Sadness, like boredom, articulates onto time and work. Here we enter into the curious polyrhythms of unemployment that characterize the Occupation in its diversity. Great numbers of involuntarily unemployed present at the Occupations have never had a choice outside life-draining work and poverty. But many are on a different cycle; especially because the movement is predominantly urban, and, depending greatly on the city, many of the participants are young people who have not only never been habituated to 40-hour work weeks, but have in fact been offered a kind of bargain that responds in its way to the Situationist critique of the conditions of labor, granting to a select few a different arrangement: freedom, rawness, employment only according to initiative and invention. The life of the freelancer.

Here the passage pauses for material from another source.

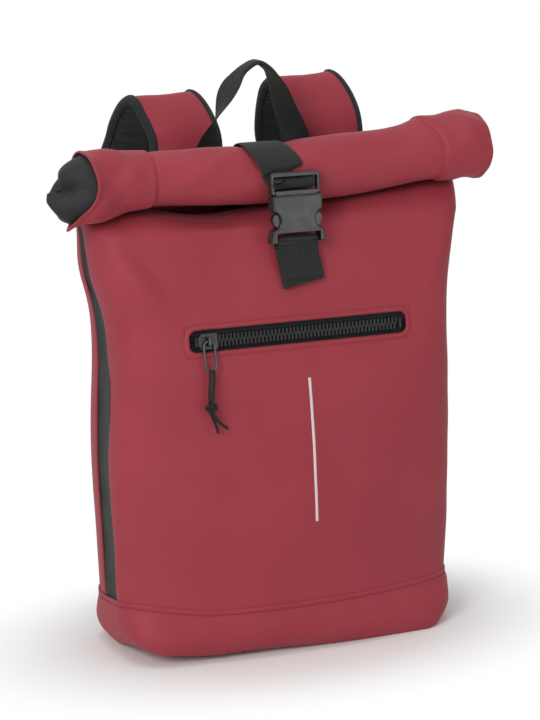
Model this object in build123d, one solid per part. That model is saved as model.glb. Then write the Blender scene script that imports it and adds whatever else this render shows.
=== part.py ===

Comfortable precarity, whether supported by lucky sectors like tech and tutoring or by family provision, has even been extremely productive and successful. At the same time it is very conducive to depression. Generally the two responses to this depression follow the paradigms of the talking cure or of ergotherapy, depending, inter alia, on how discursively disposed the kid is. In some respects the Occupy movement gathers force from the possibility of experimenting with a different kind of activity, neither work nor talk; something might be learned about depression; a kind of community that works might be discovered.
In contrast to a general strike, which is a pause in work, the Occupation is overwhelmingly a pause in the absence of work. What this pause means is different according to the particular type of unoccupation, or better, disoccupation, interrupted. But the pun from occupation to “keeping yourself occupied” is not at all misleading; nor the double-sense of “occupation” as activity in general and as burgeoning movement. If it is unclear what kind of activity is found in the Occupation, whether it will someday be remembered by the name “work” or by some other name or not by a name, it is clear that what is occupied is lost time, unused bodies; or, in the case of those who leave off their freelance industriousness to join, used bodies and used time are reoccupied, and perhaps something is given that was missing. But the nature of this lostness of time, the sense of this unhappiness, and the fantasies born in Occupy have not yet consolidated. They can still be provoked, and they cannot yet be inventoried.
Coda on a Kind of Sex
Above we noted what follows “Live without dead time”: “Enjoy without inhibition.” Vaneigem’s Treatise proposes a similar opposition: against ennui are love, desire, and pleasure, all mixed-together. The “model” of all three, in these pages, is the couple. The couple’s privilege follows from Vaneigem's erotic ideal of “utter transparency,” of “the orgasm [as] the total fusion of two separate beings.” The couple is “clearly the simplest model of the erotic… Two people live their experiences as transparently and as freely as possible. This radiant complicity has all the charm of incest. Their wealth of common experiences can only lead to a brother-and-sister relationship.”
Humor the following thought experiment. We are going to ask some questions to Vaneigem, but we are going to imagine that desire, or “sex,” is at the heart of our political moment, that it is live, that it is tall red graffiti in our cities. We will have to ask: To what extent does union remain desire’s programme? Must union remain union with someone?
We will recall other couplings, some of which Vaneigem (polemically) excludes—father-child, mother-child—and others still out of mind—pupil and teacher, master and slave—all opposed by fraternal parity for political reasons. Could we expect politics to propose new relations as well?
We will observe the absence here of roles and their reversal; whereas fiction and invention, theater and mise en scène, quotation and irony, serve eroticism everywhere! So, how far can union outpace transparency?
It is claimed, perhaps prematurely, that a new “erotic potentiality” has emerged at the Occupation. Not the absolute transparency of voice, but the murky, enjambed refrain of the pack of what Adam Weg calls “readers” at the people’s microphone. But where sex is concerned, the premature is the byproduct of anticipation.